Ven Bodhi has “principle” here, which is better. But the overall rendering “As such a principle exists … this is their rule of conduct” seems incoherent; why should a “rule” exist because of a “principle”? And why is the “principle” referring back to something? The Pali is not doing this, and no such principle has been mentioned. The only prior use of dhamma is of the brahmanical practice rejected by the Buddha, which I have rendered “way” above.
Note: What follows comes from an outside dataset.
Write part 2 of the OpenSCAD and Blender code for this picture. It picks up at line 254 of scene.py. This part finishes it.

The older translation by CF Rhys Davids has “True to the Norm, this is their mode of conduct”, with the following note:
Lit. the Dhamma being there or existing, this is the way of living. Buddhaghosa paraphrases: dhammaṃ apekkhitvā, dhamme patiṭṭhāya jīvilaṃ kappentānaṃ esā vutti: ‘of those who maintain life with an eye to the Norm, established on the Norm, this is the conduct.’
I think the phrase has an echo of the more common idiom diṭṭhe’va dhamme. This is used in the sense of “in this very life”, “in the present existence”. But its real meaning is more like “in the phenomenological world perceptible to the senses” or perhaps “in the empirical realm”. Here the sense of dhamma is that of “knowable” (ñeyya). The idea is that the world operates according to principles of cause and effect, and these form regular patterns of phenomena that can be perceived and understood.
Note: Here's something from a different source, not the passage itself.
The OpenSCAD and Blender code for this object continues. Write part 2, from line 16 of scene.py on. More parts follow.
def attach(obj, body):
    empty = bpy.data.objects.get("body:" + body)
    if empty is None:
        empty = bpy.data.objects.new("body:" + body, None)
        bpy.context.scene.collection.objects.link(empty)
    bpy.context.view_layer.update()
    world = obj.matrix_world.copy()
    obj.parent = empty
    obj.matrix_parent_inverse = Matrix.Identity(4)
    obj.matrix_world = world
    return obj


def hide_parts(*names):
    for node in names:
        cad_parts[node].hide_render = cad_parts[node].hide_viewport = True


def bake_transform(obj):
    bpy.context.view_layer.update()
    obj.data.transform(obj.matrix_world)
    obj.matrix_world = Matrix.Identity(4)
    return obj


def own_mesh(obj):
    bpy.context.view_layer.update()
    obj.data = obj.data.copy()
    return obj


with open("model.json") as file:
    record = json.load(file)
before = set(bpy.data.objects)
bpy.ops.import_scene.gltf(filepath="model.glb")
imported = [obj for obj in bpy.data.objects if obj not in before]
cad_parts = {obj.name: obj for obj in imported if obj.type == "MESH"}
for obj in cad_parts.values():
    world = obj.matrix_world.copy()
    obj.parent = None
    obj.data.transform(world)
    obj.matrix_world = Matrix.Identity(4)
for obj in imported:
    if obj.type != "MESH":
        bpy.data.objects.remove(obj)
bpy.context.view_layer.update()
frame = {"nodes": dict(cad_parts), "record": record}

In this sense the idea is similar to the difference between the empirical reality of science and the invisible, irrational workings of magic. And I suspect this is precisely the point being made here. To paraphrase:
The world operates according to observable and rational principles of causality, which form a system of natural principles and laws we call the phenomenological reality or dhamma. Since this is so, we live in accordance with this, not according to your magical enchantments and ritual invocation of deities.
Which is, admittedly, a little clumsy as a translation! However it does make the line actually meaningful in its context. My rendering above is intended to capture this sense, however poorly.